I grieve that loss too. Of what I can’t do anymore.

I couldn’t cross the enormous chasm between the learned response of my emotional “Mother’s mind”, and the reality of what my rational mind was now telling me was so. I found myself pacing and wandering and weeping Wednesday and Thursday because I needed to do what I was supposed to be doing- but I couldn’t. The distress was extremely unsettling and very unique to this particular occasion. I had not experienced that as of yet. It felt like a particularly awful form of helplessness, really.

Helpless to do, helpless to change the situation, helpless to stop the pain.

Is there is still some ‘acceptance’ that needs to happen in my heart?

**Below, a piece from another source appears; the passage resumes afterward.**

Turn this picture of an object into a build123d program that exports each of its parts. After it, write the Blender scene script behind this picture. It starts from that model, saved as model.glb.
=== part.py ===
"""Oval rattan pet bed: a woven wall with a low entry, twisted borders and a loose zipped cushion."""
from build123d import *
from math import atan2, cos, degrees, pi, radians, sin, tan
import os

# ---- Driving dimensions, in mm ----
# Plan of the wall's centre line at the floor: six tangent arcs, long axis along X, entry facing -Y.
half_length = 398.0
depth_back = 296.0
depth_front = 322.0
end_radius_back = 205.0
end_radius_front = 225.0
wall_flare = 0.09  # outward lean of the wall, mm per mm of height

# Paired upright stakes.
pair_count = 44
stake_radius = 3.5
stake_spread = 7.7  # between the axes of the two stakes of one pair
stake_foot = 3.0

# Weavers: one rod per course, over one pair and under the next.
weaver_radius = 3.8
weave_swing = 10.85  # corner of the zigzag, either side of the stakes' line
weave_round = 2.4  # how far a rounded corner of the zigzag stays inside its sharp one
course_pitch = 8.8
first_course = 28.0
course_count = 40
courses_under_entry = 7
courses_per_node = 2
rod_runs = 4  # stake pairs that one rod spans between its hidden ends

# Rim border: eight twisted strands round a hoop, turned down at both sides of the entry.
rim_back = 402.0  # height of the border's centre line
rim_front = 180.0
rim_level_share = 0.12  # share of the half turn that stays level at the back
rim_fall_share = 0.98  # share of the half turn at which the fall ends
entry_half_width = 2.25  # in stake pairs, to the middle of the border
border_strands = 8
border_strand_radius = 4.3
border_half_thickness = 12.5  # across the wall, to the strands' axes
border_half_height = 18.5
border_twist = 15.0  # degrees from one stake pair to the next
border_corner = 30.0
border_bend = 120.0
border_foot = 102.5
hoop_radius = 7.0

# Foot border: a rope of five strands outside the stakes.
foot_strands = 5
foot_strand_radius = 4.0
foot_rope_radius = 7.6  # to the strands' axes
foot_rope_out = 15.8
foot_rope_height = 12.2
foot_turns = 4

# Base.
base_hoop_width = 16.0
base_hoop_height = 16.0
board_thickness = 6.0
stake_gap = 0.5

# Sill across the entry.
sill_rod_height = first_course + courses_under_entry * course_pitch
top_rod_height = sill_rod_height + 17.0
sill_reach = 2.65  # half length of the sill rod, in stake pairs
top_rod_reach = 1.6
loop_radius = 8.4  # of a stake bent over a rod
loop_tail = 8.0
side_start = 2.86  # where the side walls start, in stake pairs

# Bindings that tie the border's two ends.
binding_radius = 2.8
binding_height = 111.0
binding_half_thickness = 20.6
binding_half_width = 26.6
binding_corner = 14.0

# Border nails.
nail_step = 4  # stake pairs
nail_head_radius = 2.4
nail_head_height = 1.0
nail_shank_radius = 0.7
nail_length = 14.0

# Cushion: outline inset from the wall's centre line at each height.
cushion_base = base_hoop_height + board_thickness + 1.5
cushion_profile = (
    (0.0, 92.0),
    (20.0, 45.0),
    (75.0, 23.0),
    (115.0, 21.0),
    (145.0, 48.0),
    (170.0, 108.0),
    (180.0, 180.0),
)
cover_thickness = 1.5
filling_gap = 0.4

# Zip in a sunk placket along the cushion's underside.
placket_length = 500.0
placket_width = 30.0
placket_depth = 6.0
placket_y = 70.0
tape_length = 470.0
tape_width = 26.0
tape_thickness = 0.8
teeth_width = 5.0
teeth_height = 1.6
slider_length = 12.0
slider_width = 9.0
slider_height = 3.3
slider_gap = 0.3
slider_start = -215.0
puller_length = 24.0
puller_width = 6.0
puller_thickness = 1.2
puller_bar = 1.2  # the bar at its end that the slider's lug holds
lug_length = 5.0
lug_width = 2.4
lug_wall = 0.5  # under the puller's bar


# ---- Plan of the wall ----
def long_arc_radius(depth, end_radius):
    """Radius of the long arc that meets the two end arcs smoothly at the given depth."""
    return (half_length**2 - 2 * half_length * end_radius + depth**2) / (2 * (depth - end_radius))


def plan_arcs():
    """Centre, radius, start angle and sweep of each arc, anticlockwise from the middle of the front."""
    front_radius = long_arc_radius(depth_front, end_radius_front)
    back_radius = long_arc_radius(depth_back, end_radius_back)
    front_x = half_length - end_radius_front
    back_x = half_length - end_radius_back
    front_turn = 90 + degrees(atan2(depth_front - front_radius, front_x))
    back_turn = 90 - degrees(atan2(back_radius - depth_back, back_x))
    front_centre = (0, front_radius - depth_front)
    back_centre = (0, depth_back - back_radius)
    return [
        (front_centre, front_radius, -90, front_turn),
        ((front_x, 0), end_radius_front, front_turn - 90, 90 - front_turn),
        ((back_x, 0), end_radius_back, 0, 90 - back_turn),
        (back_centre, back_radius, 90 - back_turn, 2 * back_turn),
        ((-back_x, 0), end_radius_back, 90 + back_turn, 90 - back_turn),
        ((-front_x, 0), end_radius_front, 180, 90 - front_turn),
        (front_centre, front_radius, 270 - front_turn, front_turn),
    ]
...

Can acceptance be more than just a conscious rational decision?  A layering of sorts that is peeled off gradually over time as the mind catches up with reality? That is what it feels like. What I came to accept months ago is not what I have to accept today.


Surviving grief often means just showing up. Not to be perfect, not to accomplish anything other than to just show up.THE ARRIVALS

Family started coming on in Thursday starting with my sweet Dad. All the way from Florida. He had a huge tray of chicken parm and 2 bottles of wine. Now that’s how you start a weekend like this!

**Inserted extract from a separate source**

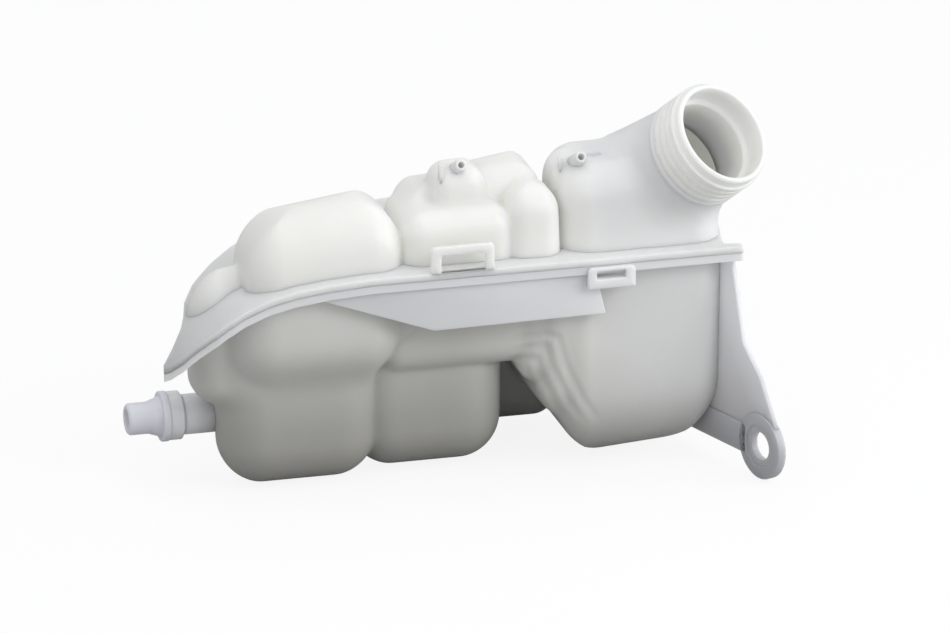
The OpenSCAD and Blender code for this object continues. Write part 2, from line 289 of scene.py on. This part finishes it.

Friday night began with the arrival of SHJ & SFJ. (They are going to crack up at their blog ID’s.) In support of my “milestones” post earlier in the month, SFJ came with an oversized stone with the most loving and truest words she could write on it,

   “You Are Never Alone #anchorfriends.”

The backbone of surviving loss are the loved ones who surround you

The "firsts" after the loss of a child need to be experienced gently and with the ones you love.

I know that I am not.

And that is how I go on.

Then my brother from Atlanta arrived, and shortly after that, N. He was driving the long ride home from college which he has never done before. Talk about anxiety on top of anxiety. I was never so happy to see someone walk through the door. I was so grateful to hug him and have him with me this weekend. He was just as happy to be here with us- what a blessing that was. My boy.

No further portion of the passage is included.